◆ **Prompt**: Print out the entries below with no edits.
***** Records to use
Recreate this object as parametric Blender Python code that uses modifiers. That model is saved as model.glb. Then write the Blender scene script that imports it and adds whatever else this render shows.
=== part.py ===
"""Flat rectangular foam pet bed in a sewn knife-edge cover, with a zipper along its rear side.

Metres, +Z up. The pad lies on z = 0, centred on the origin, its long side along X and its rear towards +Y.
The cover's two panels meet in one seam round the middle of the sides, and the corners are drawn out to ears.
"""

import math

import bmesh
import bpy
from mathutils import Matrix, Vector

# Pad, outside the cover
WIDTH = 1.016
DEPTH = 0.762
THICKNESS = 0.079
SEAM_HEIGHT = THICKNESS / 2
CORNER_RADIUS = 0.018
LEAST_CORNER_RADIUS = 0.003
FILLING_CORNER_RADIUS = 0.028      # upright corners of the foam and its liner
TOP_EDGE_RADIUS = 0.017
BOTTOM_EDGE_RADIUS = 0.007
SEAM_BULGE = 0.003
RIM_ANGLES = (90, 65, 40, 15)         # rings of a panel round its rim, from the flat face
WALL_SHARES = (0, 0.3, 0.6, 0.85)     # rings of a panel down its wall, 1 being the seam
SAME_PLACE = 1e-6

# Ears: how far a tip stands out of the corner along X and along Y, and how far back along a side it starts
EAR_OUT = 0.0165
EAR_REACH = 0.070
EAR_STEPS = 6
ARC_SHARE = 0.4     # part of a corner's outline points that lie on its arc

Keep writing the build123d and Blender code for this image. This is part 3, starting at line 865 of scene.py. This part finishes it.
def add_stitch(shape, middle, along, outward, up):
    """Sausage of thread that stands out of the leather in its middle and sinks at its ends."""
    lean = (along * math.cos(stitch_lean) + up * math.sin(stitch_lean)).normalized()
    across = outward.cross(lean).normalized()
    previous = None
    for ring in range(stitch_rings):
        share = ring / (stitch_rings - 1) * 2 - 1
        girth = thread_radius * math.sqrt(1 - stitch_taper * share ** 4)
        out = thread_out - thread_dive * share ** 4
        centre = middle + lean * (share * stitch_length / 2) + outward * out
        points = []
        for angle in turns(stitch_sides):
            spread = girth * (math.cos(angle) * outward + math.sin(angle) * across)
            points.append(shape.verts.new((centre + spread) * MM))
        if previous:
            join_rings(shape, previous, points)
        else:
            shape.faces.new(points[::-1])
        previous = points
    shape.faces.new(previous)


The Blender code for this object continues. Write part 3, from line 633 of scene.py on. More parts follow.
**********
◆ **The answer**:
Recreate this object as parametric Blender Python code that uses modifiers. That model is saved as model.glb. Then write the Blender scene script that imports it and adds whatever else this render shows.
=== part.py ===
"""Flat rectangular foam pet bed in a sewn knife-edge cover, with a zipper along its rear side.

Metres, +Z up. The pad lies on z = 0, centred on the origin, its long side along X and its rear towards +Y.
The cover's two panels meet in one seam round the middle of the sides, and the corners are drawn out to ears.
"""

import math

import bmesh
import bpy
from mathutils import Matrix, Vector

# Pad, outside the cover
WIDTH = 1.016
DEPTH = 0.762
THICKNESS = 0.079
SEAM_HEIGHT = THICKNESS / 2
CORNER_RADIUS = 0.018
LEAST_CORNER_RADIUS = 0.003
FILLING_CORNER_RADIUS = 0.028      # upright corners of the foam and its liner
TOP_EDGE_RADIUS = 0.017
BOTTOM_EDGE_RADIUS = 0.007
SEAM_BULGE = 0.003
RIM_ANGLES = (90, 65, 40, 15)         # rings of a panel round its rim, from the flat face
WALL_SHARES = (0, 0.3, 0.6, 0.85)     # rings of a panel down its wall, 1 being the seam
SAME_PLACE = 1e-6

# Ears: how far a tip stands out of the corner along X and along Y, and how far back along a side it starts
EAR_OUT = 0.0165
EAR_REACH = 0.070
EAR_STEPS = 6
ARC_SHARE = 0.4     # part of a corner's outline points that lie on its arc

Keep writing the build123d and Blender code for this image. This is part 3, starting at line 865 of scene.py. This part finishes it.
def add_stitch(shape, middle, along, outward, up):
    """Sausage of thread that stands out of the leather in its middle and sinks at its ends."""
    lean = (along * math.cos(stitch_lean) + up * math.sin(stitch_lean)).normalized()
    across = outward.cross(lean).normalized()
    previous = None
    for ring in range(stitch_rings):
        share = ring / (stitch_rings - 1) * 2 - 1
        girth = thread_radius * math.sqrt(1 - stitch_taper * share ** 4)
        out = thread_out - thread_dive * share ** 4
        centre = middle + lean * (share * stitch_length / 2) + outward * out
        points = []
        for angle in turns(stitch_sides):
            spread = girth * (math.cos(angle) * outward + math.sin(angle) * across)
            points.append(shape.verts.new((centre + spread) * MM))
        if previous:
            join_rings(shape, previous, points)
        else:
            shape.faces.new(points[::-1])
        previous = points
    shape.faces.new(previous)


The Blender code for this object continues. Write part 3, from line 633 of scene.py on. More parts follow.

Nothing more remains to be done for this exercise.